Parallel Stream Processing in Java 8 - Performance Comparison of Sequential vs Parallel Stream Processing

Source: https://blog.oio.de/2016/01/22/parallel-stream-processing-in-java-8-performance-of-sequential-vs-parallel-stream-processing

Parallel processing is everywhere in today's world. Due to the increasing number of CPU cores and decreasing hardware costs making cluster systems cheaper, parallel processing seems to be the next big thing.

Java 8 addresses this fact with the new Stream API and simplified creation of parallel processing on collections and arrays. Let's see how this works.

Suppose myList is a list of integers containing 500,000 integer values. In the pre-Java 8 era, the way to sum these integer values was using a for-each loop.

for (int i :myList)
result+=i;

Starting from Java 8, we can do the same with streams:

myList.stream().sum();

Parallelizing the processing is very easy - we just replace stream with the keyword parallelStream(), or if we already have a stream, use parallel().

So the parallelized stream operation code should look like this:

myList.parallelStream().sum()

This simple change easily distributes the computation across threads and available CPU cores. But we know that the overhead of multithreading and parallel processing is expensive. The question is when using parallel streams is more beneficial for performance than serial streams.

First, let's look at what happens behind the scenes. Parallel streams use the Fork/Join framework for processing. This means the stream-source is forked (i.e., split) and handed to workers in the fork/join-pool for execution.

But here we find the first point to consider - not all stream-sources can be split as easily as others. Think about ArrayList, whose internal data representation is based on an array. Splitting such a stream is easy because you can calculate the index of the middle element and split the array.

If we have a LinkedList, splitting the data elements becomes more complicated. The implementer must start from the first element and browse through all elements to find elements where splitting can occur. Therefore, LinkedLists perform poorly with parallel streams.

This is the first fact we can retain about parallel stream performance:

S - Source collection must be efficiently splittable

Splitting a collection, managing fork and join tasks, object creation, and garbage collection is also algorithmic overhead. This is only worthwhile when the work to be done on CPU cores is non-trivial and/or the collection is large enough. Of course, we also need many CPU cores.
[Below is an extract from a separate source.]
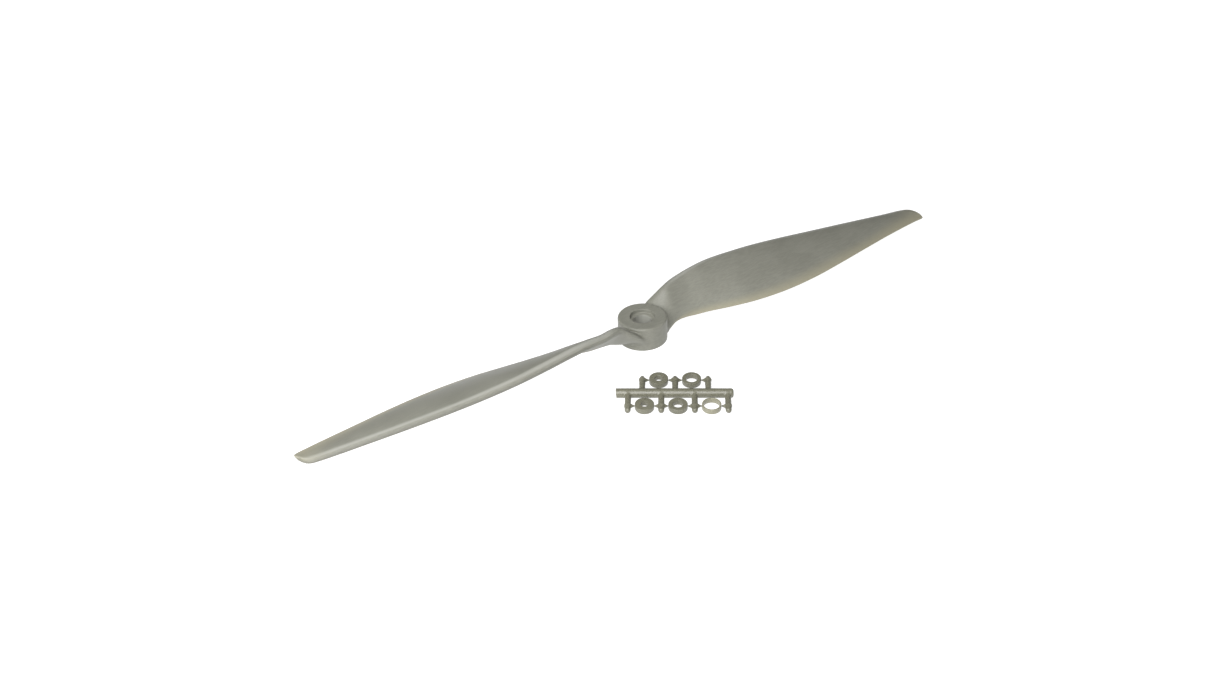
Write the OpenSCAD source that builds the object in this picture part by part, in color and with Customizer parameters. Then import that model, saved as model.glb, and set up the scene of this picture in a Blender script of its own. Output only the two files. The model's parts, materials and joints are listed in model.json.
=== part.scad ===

A bad example is calculating the maximum of 5 integer values:

IntStream.rangeClosed(1, 5).reduce( Math::max).getAsInt();

Here the overhead of preparing and processing data for fork/join is so large that serial streams are much faster. The Math.max function isn't very CPU-intensive here, and we have few data elements.

However, when the function executed on each element is more complex - specifically, "more CPU-intensive" - it becomes increasingly worthwhile. For example, calculating the sine of each element instead of the maximum.

When programming a chess game, evaluating each move is also such an example. Many evaluations can be done in parallel. And we have a large number of possible next moves.

This is perfect for parallel processing.

And this is the second fact we can retain about parallel stream performance:

NQ - The coefficient of "number of elements × cost per element" should be large

But this also means conversely, when the operation cost per element is high, the collection can be smaller.

Or when the operation per element isn't that intensive, we need a large collection with many elements for parallel stream usage to pay off.

This directly depends on the third fact we can retain:

C - Number of CPU cores - more is better, > 1 is a must

On a single-core machine, parallel streams always perform worse than serial streams due to management overhead. It's like a company having many project managers but only one person doing the work.

More is better - unfortunately, in the real world, this isn't true in all cases, for example, when the collection is too small and CPU cores start up - perhaps from energy-safe mode - only to find there's nothing to do.

There are also requirements for the function on each element to determine whether to use parallel streams. This is less about performance and more about whether parallel streams work as expected.

The function must be...

...independent, meaning the computation of each element cannot depend on or affect the computation of any other element.
...non-interfering, meaning the function doesn't modify the underlying data source during processing.
...stateless.

Here's an example of a stateful lambda function used in a parallel stream. This example is taken from the Java JDK API and shows a simplified distinct() implementation:

Set seen = Collections.synchronizedSet(new HashSet());
stream.parallel().map(e -> { if (seen.add(e)) return 0; else return e; })...

So this brings us to the fourth fact we can retain:

F - The function per element must be independent

Summary:

Are there other situations where we shouldn't parallelize our streams? Yes, there are.

Always consider what your per-element function is doing and whether it's suitable for the world of parallel processing. When your function is calling some synchronized functionality, you may not get any benefit from parallelizing your stream because your parallel stream will often wait at this synchronization barrier.

The same problem occurs when you call blocking I/O operations.

On this point, using I/O-based sources as streams is also well-known because data is read sequentially, making such sources difficult to split.